Incorporate politeness into your customer service strategy with a few key phrases. While there’s no shortcut for great phone etiquette, saying “please” and “you’re welcome” will go a long way. Phrases like “my pleasure,” “may I,” and “I’d be happy to…” make a conversation feel balanced, pleasant, and natural—especially when it’s your customer’s first point of contact with your business.
Be sure to smile. You may have heard this piece of advice before, but did you know that you can hear a smile over the phone? Callers will be able to hear the warmth in your voice, and you may find yourself feeling more positive. No one can truly anticipate all of a business’s unique needs, but a smile is an important first step to keeping the conversation upbeat.
6. End the call in style.
When the conversation is winding down, reverse our three-stage greeting for a professional sign off. Be sure that you’ve addressed your customer’s reason for calling by asking if there’s anything else they may need help with. Once the conversation is at a close, thank your caller for reaching out! They’re expressing an interest in your business, so regardless of how the call ends, be sure to thank them for their time. Your final exchange for every call will sound something like “Is there anything else I can help you with today? Thank you for calling ABC Construction. Have a great day!”

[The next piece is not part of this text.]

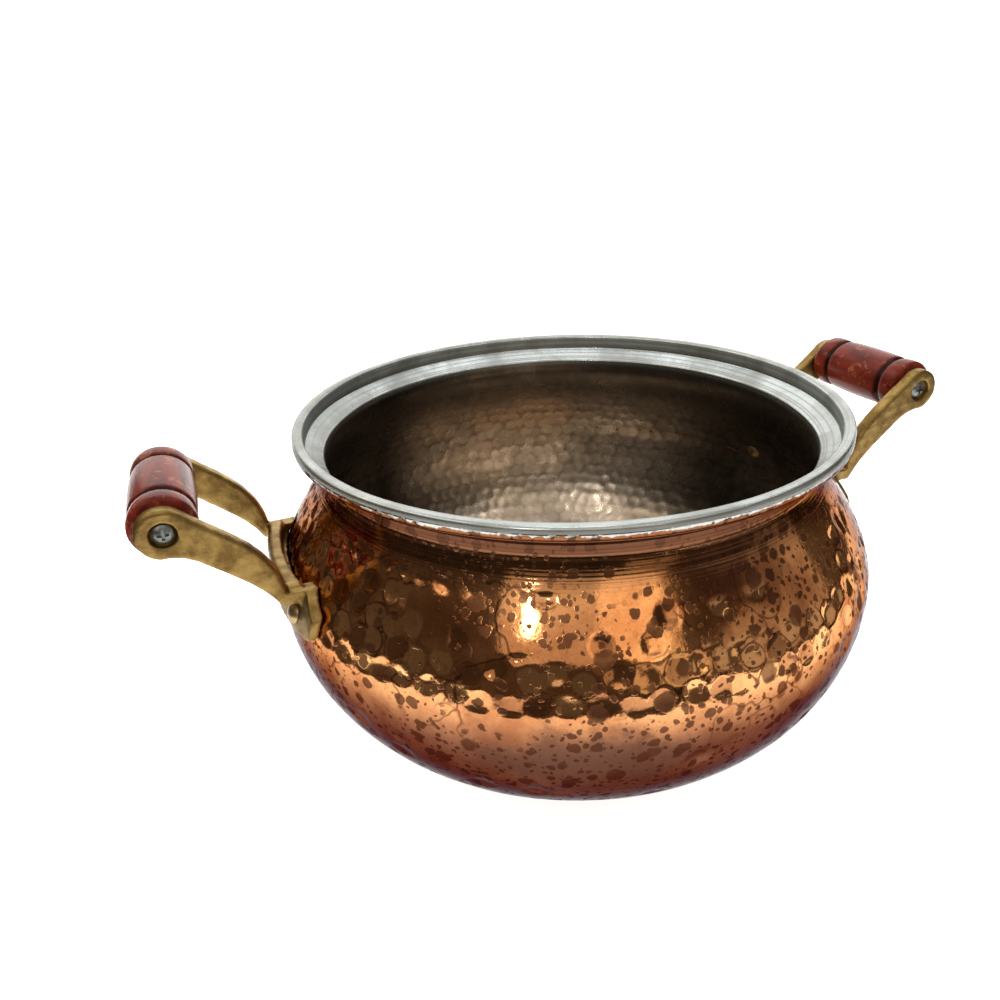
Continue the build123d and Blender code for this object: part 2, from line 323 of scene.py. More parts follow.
# %% Profile of the copper body
columns_round = 560
stretches = [(0, 24, 3.0), (24, 72, 1.9), (72, 117, 1.25), (117, 129, 0.5)]
wall = belly_and_shoulder(0)
outside = np.concatenate([
    spaced(wall[(wall[:, 1] >= low * mm) & (wall[:, 1] < high * mm)], step * mm)
    for low, high, step in stretches
])
lip_gap = 0.1 * mm
under_ledge = rounded(
    [
        (mouth_radius + both_walls, neck_level),
        (mouth_radius + both_walls, ledge_level - 0.6 * mm),
        (seat_radius + both_walls, seat_level - 0.4 * mm),
        (seat_radius + both_walls, band_level - lip_gap),
        (lip_radius, band_level - lip_gap),
        (lip_radius, tin_edge),
    ],
    [0.3 * mm, 1.2 * mm, 0.2 * mm, roll_radius - lip_gap],
    count=4,
)
under_base = spaced([(20 * mm, 0), (base_radius - 1 * mm, 0)], 15 * mm)
copper_line = np.concatenate([
    [(0, 0)],
    under_base,
    outside,
    under_ledge[1:],
    moved(spaced(lip_line, 2 * mm), -tin_skin_depth)[::-1][1:-1],
    spaced(belly_and_shoulder(copper_wall)[::-1], 10 * mm),
    [(base_radius * 0.5, copper_wall), (0, copper_wall)],
])
print("rows of the copper body", len(copper_line))

# %% [markdown]
# The copper is worked in zones. Rows of close blows run round the widest part, the left of the shoulder has
# scattered deep ones, and the rest is nearly smooth. The angle to_the_right is counted from the front. A
# blow's outline is shaken by a short wave, so no two dishes are the same circle. Its nearness, its chance
# and whether it was struck are kept on the mesh, so that colour can follow the dish and its rim.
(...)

While a countless number of communication channels may feed your sales funnel, it’s important to remember that for nearly half of all new customers, a phone call is going to be their first point of contact. As a small construction business, your telephone etiquette is an opportunity to extend your professional courtesy and outshine the competition. Be sure to share these ten tips with anyone who may answer the phone on behalf of your business!